Des économies sont d’abord envisagées au niveau des structures. La fusion annoncée début octobre de la direction générale des impôts et de la comptabilité publique pour créer une seule
administration chargée du calcul et du recouvrement de l'impôt n’a, de fait, qu’anticipé un mouvement plus large. À terme, le nombre d'administrations centrales sera divisé par deux. Au plan
local, celui des directions et des délégations régionales de l'Etat passera d’une trentaine à moins d’une dizaine. Les directions départementales de l'équipement (DDE) et les directions
départementales de l'agriculture et de la forêt (DDAF) ne formeront à l’avenir plus qu’une seule entité après leur fusion.
La région deviendra alors le «niveau de pilotage des politiques de l'Etat» dans les territoires avec quelques grandes directions régionales contrôlées par des «super préfets» qui auront désormais
autorité sur les préfets de département. Le rôle d’un préfet de région se limite aujourd’hui à traiter des questions d'industrie, de recherche, d'environnement, d'équipement ou d'action
culturelle. Avec la future organisation, ils récupéreront de fait une grande partie des attributions des préfets de départements qui gèrent les services préfectoraux et celles des ministères qui
dirigent les services déconcentrés (Affaires sociales pour les DDASS, l'Agriculture pour les DDAF, la Jeunesse et les Sports pour les DDJS etc.). L’échelon départemental, lui, sera réorganisé
autour de cinq ou six missions.
Les collectivités locales seront donc appelées à prendre le relais de l'Etat mais à effectifs et ressources constants. Certaines missions devraient inévitablement disparaître. C’est pourquoi les
mesures d’allégement des structures de l’Etat seront accompagnées de mesures de «simplification des procédures» administratives. Le contrôle sur la passation des marchés publics sera ainsi
atténué, via en particulier la suppression de «consultations et d’obligations formelles». Les contrôles de légalité, financier ou autre, seront recentrés sur les actes réputés à risques et les
consultations préalables à l'édition d'un texte seront limitées lorsqu’elles seront jugées de pure forme. Pour les entreprises, les obligations administratives seront réduites de 25%, La lutte
contre la fraude se concentrera avant tout sur le commun des mortels, notamment avec l'automatisation des contrôles des caisses d'allocations familiales qui seront renforcés grâce aux
«développement des échanges de données informatiques».

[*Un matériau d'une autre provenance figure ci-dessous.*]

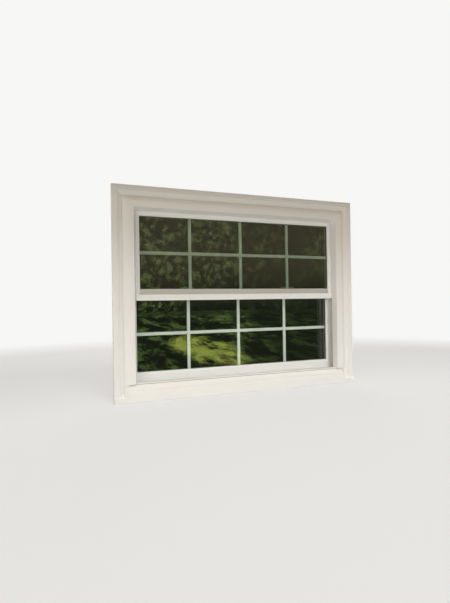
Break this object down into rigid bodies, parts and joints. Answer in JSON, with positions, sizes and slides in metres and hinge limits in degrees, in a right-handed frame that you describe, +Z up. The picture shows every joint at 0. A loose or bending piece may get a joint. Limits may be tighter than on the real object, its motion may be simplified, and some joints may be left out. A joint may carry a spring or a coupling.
{
  "type": "sash window",
  "caption": "Double-hung sash window in a moulded frame: both sashes slide, with grilles between the panes, cam locks, tilt latches and spiral balances.",
  "frame": {"origin": "middle of the frame's underside, in the plane of the wall's outer face", "axes": "+X to the right seen from outside, +Y inwards through the wall, +Z up"},
  "size_m": [1.41, 0.14, 1.08],
  "materials": {
    "frame_white": "satin",
    "casing_white": "satin",
    "sash_white": "satin",
    "bead_grey": "satin",
    "glass_outer_upper": "polished",
    "glass_inner_upper": "polished",
    "glass_outer_lower": "polished",
    "glass_inner_lower": "polished",
    "spacer_metal": "satin",
    "grille_upper": "satin",
    "grille_lower": "satin",
    "pile": "fuzzy",
    "shoe_plastic": "matte",
    "rod_steel": "brushed",
    "tube_white": "gloss",
    "screw_steel": "brushed",
    "pivot_zinc": "cast",
    "lock_enamel": "gloss",
    "latch_plastic": "gloss"
  },
  "bodies": {
    "frame": {"frame_head": "frame_white", "frame_sill": "frame_white", "frame_jamb_left": "frame_white", "frame_jamb_right": "frame_white", "casing_head": "casing_white", "casing_left": "casing_white", "casing_right": "casing_white", "sill_nosing": "casing_white", "upper_balance_tube_left": "tube_white", "upper_balance_tube_right": "tube_white", "lower_balance_tube_left": "tube_white", "lower_balance_tube_right": "tube_white", "balance_screws": "screw_steel"},
    "upper_sash": {"upper_top_rail": "sash_white", "upper_meeting_rail": "sash_white", "keeper_left": "lock_enamel", "keeper_right": "lock_enamel", "upper_stile_left": "sash_white", "upper_stile_right": "sash_white", "upper_outer_pane": "glass_outer_upper", "upper_inner_pane": "glass_inner_upper", "upper_spacer": "spacer_metal", "upper_grille": "grille_upper", "upper_bead_top": "sash_white", "upper_bead_bottom": "bead_grey", "upper_bead_left": "sash_white", "upper_bead_right": "sash_white", "upper_shoe_left": "shoe_plastic", "upper_shoe_right": "shoe_plastic", "upper_pivot_bars": "pivot_zinc", "upper_spiral_rod_left": "rod_steel", "upper_spiral_rod_right": "rod_steel", "upper_weatherstrip": "pile"},
    "lower_sash": {"lower_lock_rail": "sash_white", "lower_bottom_rail": "sash_white", "lock_housing_left": "lock_enamel", "lock_housing_right": "lock_enamel", "lock_screws": "screw_steel", "lower_stile_left": "sash_white", "lower_stile_right": "sash_white", "lower_outer_pane": "glass_outer_lower", "lower_inner_pane": "glass_inner_lower", "lower_spacer": "spacer_metal", "lower_grille": "grille_lower", "lower_bead_top": "sash_white", "lower_bead_bottom": "sash_white", "lower_bead_left": "sash_white", "lower_bead_right": "sash_white", "lower_shoe_left": "shoe_plastic", "lower_shoe_right": "shoe_plastic", "lower_pivot_bars": "pivot_zinc", "lower_spiral_rod_left": "rod_steel", "lower_spiral_rod_right": "rod_steel", "lower_weatherstrip": "pile"},
    "lock_cam_left": {"lock_cam_left": "lock_enamel"},
    "lock_cam_right": {"lock_cam_right": "lock_enamel"},
    "upper_latch_left": {"upper_latch_left": "latch_plastic"},
    "upper_latch_right": {"upper_latch_right": "latch_plastic"},
    "lower_latch_left": {"lower_latch_left": "latch_plastic"},
    "lower_latch_right": {"lower_latch_right": "latch_plastic"}
  },
  "joints": [
    {"name": "upper_slide", "type": "slide", "parent": "frame", "child": "upper_sash", "axis": [0, 0, -1], "range_m": [0, 0.35]},
    {"name": "lower_slide", "type": "slide", "parent": "frame", "child": "lower_sash", "axis": [0, 0, 1], "range_m": [0, 0.35]},
    {"name": "lock_left_turn", "type": "hinge", "parent": "lower_sash", "child": "lock_cam_left", "pos_m": [-0.31, 0.072, 0.5164], "axis": [0, 0, -1], "range_deg": [0, 82]},
    {"name": "lock_right_turn", "type": "hinge", "parent": "lower_sash", "child": "lock_cam_right", "pos_m": [0.31, 0.072, 0.5164], "axis": [0, 0, -1], "range_deg": [0, 82]},
    {"name": "upper_latch_left_slide", "type": "slide", "parent": "upper_sash", "child": "upper_latch_left", "axis": [1, 0, 0], "range_m": [0, 0.01], "stiffness_N_per_m": 200, "springref_m": -0.005},
    {"name": "upper_latch_right_slide", "type": "slide", "parent": "upper_sash", "child": "upper_latch_right", "axis": [-1, 0, 0], "range_m": [0, 0.01], "stiffness_N_per_m": 200, "springref_m": -0.005},
    {"name": "lower_latch_left_slide", "type": "slide", "parent": "lower_sash", "child": "lower_latch_left", "axis": [1, 0, 0], "range_m": [0, 0.01], "stiffness_N_per_m": 200, "springref_m": -0.005},
    {"name": "lower_latch_right_slide", "type": "slide", "parent": "lower_sash", "child": "lower_latch_right", "axis": [-1, 0, 0], "range_m": [0, 0.01], "stiffness_N_per_m": 200, "springref_m": -0.005}
  ]
}
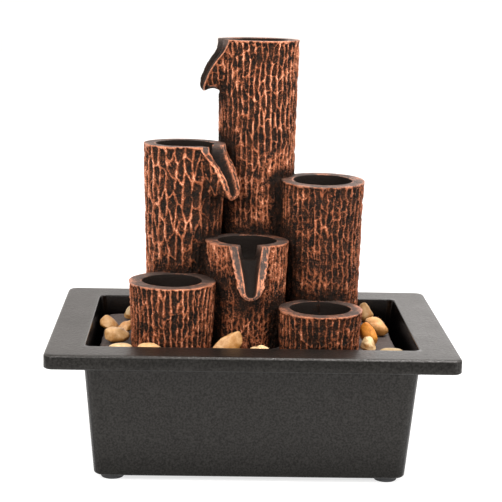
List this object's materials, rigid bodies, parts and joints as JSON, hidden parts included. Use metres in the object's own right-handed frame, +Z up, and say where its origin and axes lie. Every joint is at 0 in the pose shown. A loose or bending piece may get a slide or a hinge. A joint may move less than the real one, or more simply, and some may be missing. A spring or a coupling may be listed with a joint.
{
  "type": "tabletop water fountain",
  "caption": "Rectangular basin with a wide flat rim, holding a tiered sculpture of upright log-shaped cups with spouts, river pebbles, and a submersible pump.",
  "frame": {"origin": "on the surface that the feet stand on, under the middle of the basin", "axes": "+Z up, the front faces -Y, +X to the right seen from the front"},
  "size_m": [0.2114, 0.155, 0.2269],
  "materials": {
    "basin_plastic": "fine satin moulded texture",
    "foot_rubber": "matte black",
    "bronze_resin": "painted dark brown, dry-brushed copper on the ridges of the bark",
    "deck_resin": "matte dark brown cast surface",
    "river_pebble": "water-worn, satin",
    "hose_pvc": "soft translucent PVC",
    "pump_plastic": "black moulded",
    "lamination_steel": "stacked laminations",
    "copper_winding": "enamelled copper wire",
    "epoxy": "cast black epoxy",
    "ferrite": "ground ferrite",
    "rotor_plastic": "white moulded",
    "shaft_ceramic": "polished alumina",
    "seal_rubber": "red-brown silicone",
    "dial_plastic": "grey moulded"
  },
  "bodies": {
    "basin": {"basin": "basin_plastic", "foot_front_left": "foot_rubber", "foot_front_right": "foot_rubber", "foot_rear_left": "foot_rubber", "foot_rear_right": "foot_rubber", "pump_housing": "pump_plastic", "stator_core": "lamination_steel", "stator_coil": "copper_winding", "potting": "epoxy", "rotor_shaft": "shaft_ceramic", "rear_bush": "foot_rubber", "front_bush": "foot_rubber", "volute_cover": "pump_plastic", "seal_ring": "seal_rubber", "suction_cups": "foot_rubber", "cable_gland": "foot_rubber"},
    "sculpture": {"deck": "deck_resin", "tall_log": "bronze_resin", "upper_left_log": "bronze_resin", "right_log": "bronze_resin", "centre_log": "bronze_resin", "left_front_log": "bronze_resin", "right_front_log": "bronze_resin", "pebbles_left": "river_pebble", "pebbles_middle": "river_pebble", "pebbles_right": "river_pebble", "pebbles_rear": "river_pebble", "supply_hose": "hose_pvc", "outlet_nipple": "pump_plastic"},
    "rotor": {"rotor_magnet": "ferrite", "impeller": "rotor_plastic"},
    "strainer": {"intake_cover": "pump_plastic"},
    "dial": {"flow_dial": "dial_plastic"}
  },
  "joints": [
    {"name": "sculpture_lift", "type": "slide", "parent": "basin", "child": "sculpture", "axis": [0, 0, 1], "range_m": [0, 0.075]},
    {"name": "rotor_spin", "type": "hinge", "parent": "basin", "child": "rotor", "pos_m": [0.0125, 0.028, 0.0255], "axis": [1, 0, 0], "continuous": true},
    {"name": "intake_pull", "type": "slide", "parent": "basin", "child": "strainer", "axis": [-1, 0, 0], "range_m": [0, 0.015]},
    {"name": "flow_dial_turn", "type": "hinge", "parent": "strainer", "child": "dial", "pos_m": [-0.016, 0.028, 0.0255], "axis": [1, 0, 0], "range_deg": [0, 45]}
  ]
}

Cette «révolution copernicienne», dixit M. Sarkozy, ne serait pas complète, aux yeux de son promoteur, sans une «réforme de la gestion des ressources humaines». Il est prévu de développer le
suivi individualisé des agents ainsi qu’une culture du résultat au sein de l'administration, prélude à une rémunération individualisée et basée sur le mérite. Il est également prévu de rendre
possible les mises à disposition de salariés du privé dans l'administration. Quant aux fonctionnaires désirant partir vers le privé, ils se verront proposer une prime de départ.
Pour FO-Fonctionnaires, «c'est une vision libérale ou plutôt américaine de la future Fonction publique souhaitée par le président de la République: "fonctionnaire kleenex, ou spoil-system"» qui
«laisse un goût très amer sur l'avenir sur la conception des services publics et des valeurs républicaines, notamment l'égalité de droit des citoyens». Et de prévenir : «la riposte contre une
telle vision est indispensable».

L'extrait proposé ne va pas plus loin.